I have collars and buttons on my old oars, but I tacked the leather in place with bronze brads — a bad but quick way to get the leather on and the method preferred by my grandfather on his ash oars. Bronze looks good when it corrodes green with verdigris, but one is putting two rows of small holes into the oar which will eventually let water in and cause the oar to swell, split, and fail. So I decided to put my collars and buttons on the old school way — with needle and thread, and for an hour today put my ditty bag to good work. Paul Gartside, a boat builder in British Columbia, has excellent instructions on how to do this.
First, I took a leather collar kit and marked the leather around the shaft, centering the leather about 24 inches from the end of the grips. Shaw & Tenney recommends 20 inches, but I like to have my oar handles close together, so I move the collars out.

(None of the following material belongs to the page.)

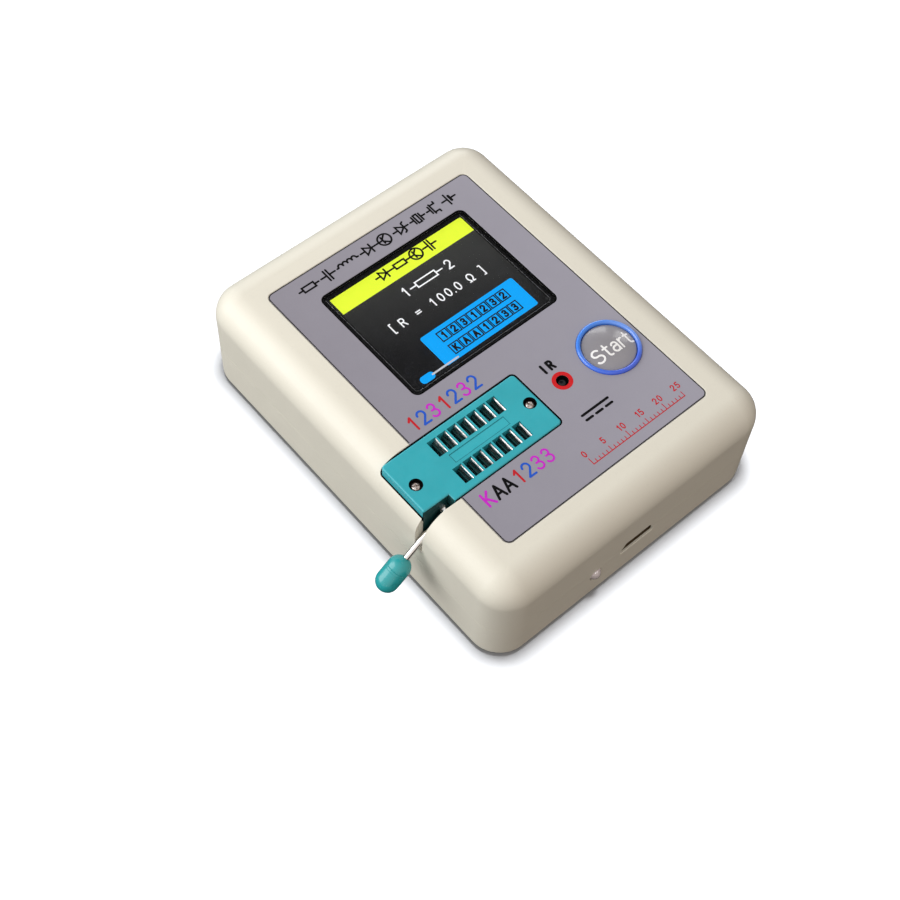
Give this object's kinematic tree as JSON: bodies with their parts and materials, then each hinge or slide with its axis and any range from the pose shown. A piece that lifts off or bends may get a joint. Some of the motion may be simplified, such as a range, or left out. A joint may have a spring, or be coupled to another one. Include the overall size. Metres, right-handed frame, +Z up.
{
  "type": "electronic component tester",
  "caption": "Hand-held component tester: ivory two-part case with a colour display, a push button and a zero-insertion-force test socket clamped by a side lever.",
  "frame": {"origin": "middle of the case's flat underside", "axes": "+X to the right across the face, +Y along the case towards the display end, +Z up out of the face"},
  "size_m": [0.0828, 0.0946, 0.0272],
  "materials": {
    "case_plastic": "fine satin moulded ivory plastic",
    "label_film": "satin printed grey film",
    "window_clear": "clear acrylic with a black printed border",
    "lcd_dark": "dark display glass under a polariser",
    "white_plastic": "white moulded plastic",
    "board_blue": "blue solder mask",
    "board_green": "green solder mask",
    "brass_nickel": "turned brass",
    "screw_steel": "zinc plated steel",
    "black_plastic": "black moulded plastic",
    "gold_pins": "gold flashed",
    "socket_teal": "satin teal glass-filled plastic",
    "socket_teal_dark": "satin teal glass-filled plastic",
    "slider_plastic": "glass-filled nylon",
    "contact_metal": "tin plated bronze",
    "lever_steel": "bright plated steel",
    "knob_teal": "smooth teal plastic",
    "ring_blue": "translucent blue plastic",
    "cap_grey": "smoky translucent plastic",
    "ir_black": "infrared filter resin",
    "usb_metal": "nickel plated sheet",
    "led_clear": "clear epoxy",
    "pouch_foil": "laminated foil",
    "tape_white": "foam tape",
    "lead_red": "silicone insulation",
    "lead_black": "silicone insulation",
    "chip_black": "moulded epoxy",
    "chip_tan": "ceramic"
  },
  "bodies": {
    "case": {"top_shell": "case_plastic", "bottom_shell": "case_plastic", "case_screws": "screw_steel", "face_label": "label_film", "screen_window": "window_clear", "lcd_glass": "lcd_dark", "lcd_backlight": "white_plastic", "lcd_board": "board_blue", "lcd_standoffs": "brass_nickel", "lcd_screws": "screw_steel", "lcd_header_socket": "black_plastic", "lcd_header": "black_plastic", "lcd_pins": "gold_pins", "main_board": "board_green", "board_screws": "screw_steel", "socket_base": "socket_teal_dark", "socket_cover": "socket_teal", "socket_contacts": "contact_metal", "socket_screws": "screw_steel", "button_ring": "ring_blue", "switch_body": "black_plastic", "switch_plate": "usb_metal", "ir_receiver": "ir_black", "ir_legs": "usb_metal", "usb_shell": "usb_metal", "usb_tongue": "black_plastic", "charge_led": "led_clear", "led_legs": "usb_metal", "battery": "pouch_foil", "battery_tape": "tape_white", "battery_lead_red": "lead_red", "battery_lead_black": "lead_black", "battery_plug": "white_plastic", "battery_socket": "white_plastic", "microcontroller": "chip_black", "microcontroller_pins": "usb_metal", "crystal": "usb_metal", "power_inductor": "chip_black", "charger_chip": "chip_black", "chip_parts": "chip_tan"},
    "lever": {"lever_rod": "lever_steel", "lever_knob": "knob_teal"},
    "slider": {"socket_slider": "slider_plastic"},
    "button": {"start_button": "cap_grey", "switch_plunger": "white_plastic"}
  },
  "joints": [
    {"name": "lever_hinge", "type": "hinge", "parent": "case", "child": "lever", "pos_m": [-0.0295, -0.02275, 0.023], "axis": [0, 1, 0], "range_deg": [0, 125]},
    {"name": "slider_slide", "type": "slide", "parent": "case", "child": "slider", "axis": [-1, 0, 0], "range_m": [0, 0.001]},
    {"name": "button_press", "type": "slide", "parent": "case", "child": "button", "axis": [0, 0, -1], "range_m": [0, 0.00035], "stiffness_N_per_m": 3000}
  ],
  "couplings": [
    {"joint": "slider_slide", "follows": "lever_hinge", "m_per_rad": 0.000458}
  ]
}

I marked the circumference of the oars on the rough side of the leather and cut it with a single-edged razor blade using a steel ruler as a straight edge. Then, with the ruler as a quide, I marked twenty points 3/8ths of a inch apart on each edge, and popped them through with a hammer and nail over a piece of scrap wood (an awl also works well). The holes don’t need to be particularly large, just punctures to guide the needle.

I lace with a six-foot piece of dacron sail thread thoroughly waxed with beeswax. I use two egg-eye needles — stout and blunt tipped on each end of the thread. Some experts call for shorter thread for ease of use, but I go with a long piece so I can have one continuous piece. I laced these leathers on by putting the oar across my lap, and had my sailor’s palm on my right hand to help drive the needles through. The stitch is easy — essentially the same pattern as a shoelace.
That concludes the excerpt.